A tight first set, Blake and Robredo stayed on serve, until the timely break by Blake returning up 5-4. Blake began percolating in the third game with a confident forehand volley that he punched deep into the corner, followed by a series of flowing one-handed backhands two games later.

In the driver’s seat, Blake took charge in the second game. After hustling back and forth across the court, retrieving the Spaniard’s strokes, the American stabbed a backhand volley at net for the break. Consolidating the break with a held service game, Blake easily captured the second set, 6-3.

The most important hold of the match, Blake steadied his nerves and held service in the opening game of the third set, punctuated by his fourth ace.

At 3-1, Blake came up with three break points and finally converted as a desperation backhand overhead lob fell softly out of the reach of a lunging Robredo.

Clearly tightening up in his first attempt to serve out the match, Blake hit a pair of tight forehands into the net that set the stage for Robredo’s sole break.

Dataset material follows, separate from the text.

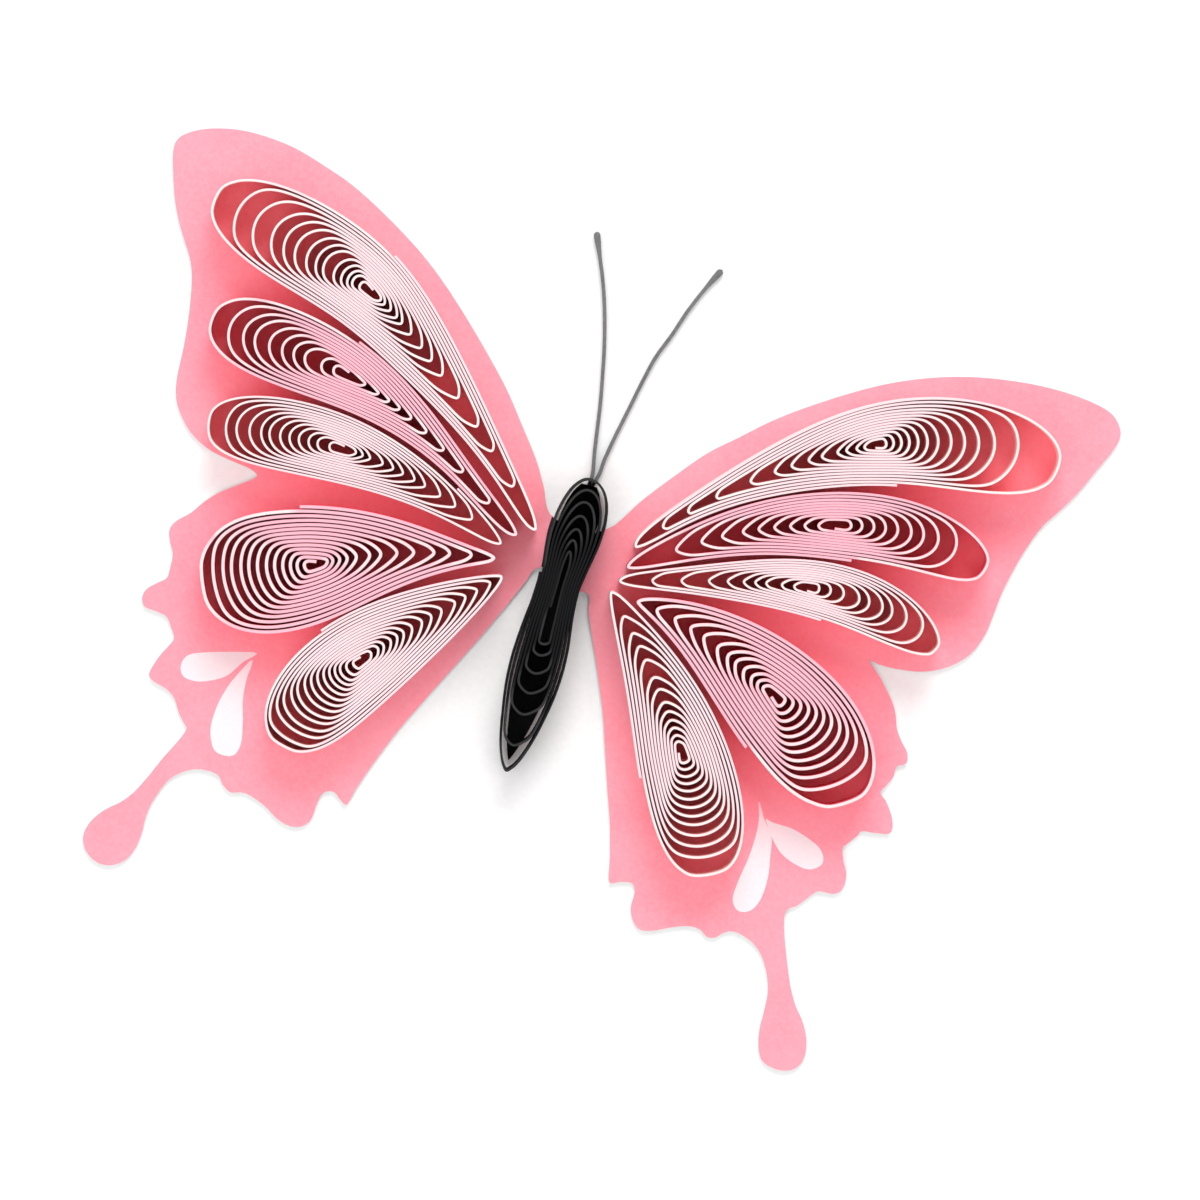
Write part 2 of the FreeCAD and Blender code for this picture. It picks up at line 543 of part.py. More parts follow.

Blake didn’t let his second chance to serve out go by the wayside. Striking his seventh ace followed by two Robredo baseline errors gave Blake three more match points. On the fourth and final attempt, Blake guided a backhand volley into the open court for the win.

After watching from home in Tampa two years ago as his best friend and current Winston-Salem practice partner Mardy Fish played in the Davis Cup final, Blake was up to the task today.

“You don't ever want to let your family down, especially on your home court,” said Blake. “We don't want to go out of here with anyone celebrating on our home court.”

In the quarterfinal that directly impacts the U.S.-Spain series, Sweden got wins from Thomas Johansson and Robin Soderling and lead Argentina, 2-0. The winner of the tie between the U.S. and Spain will meet either Sweden or Argentina in the World Group Semifinals. If the U.S. advances, they are guaranteed to travel abroad for the semifinals in late September.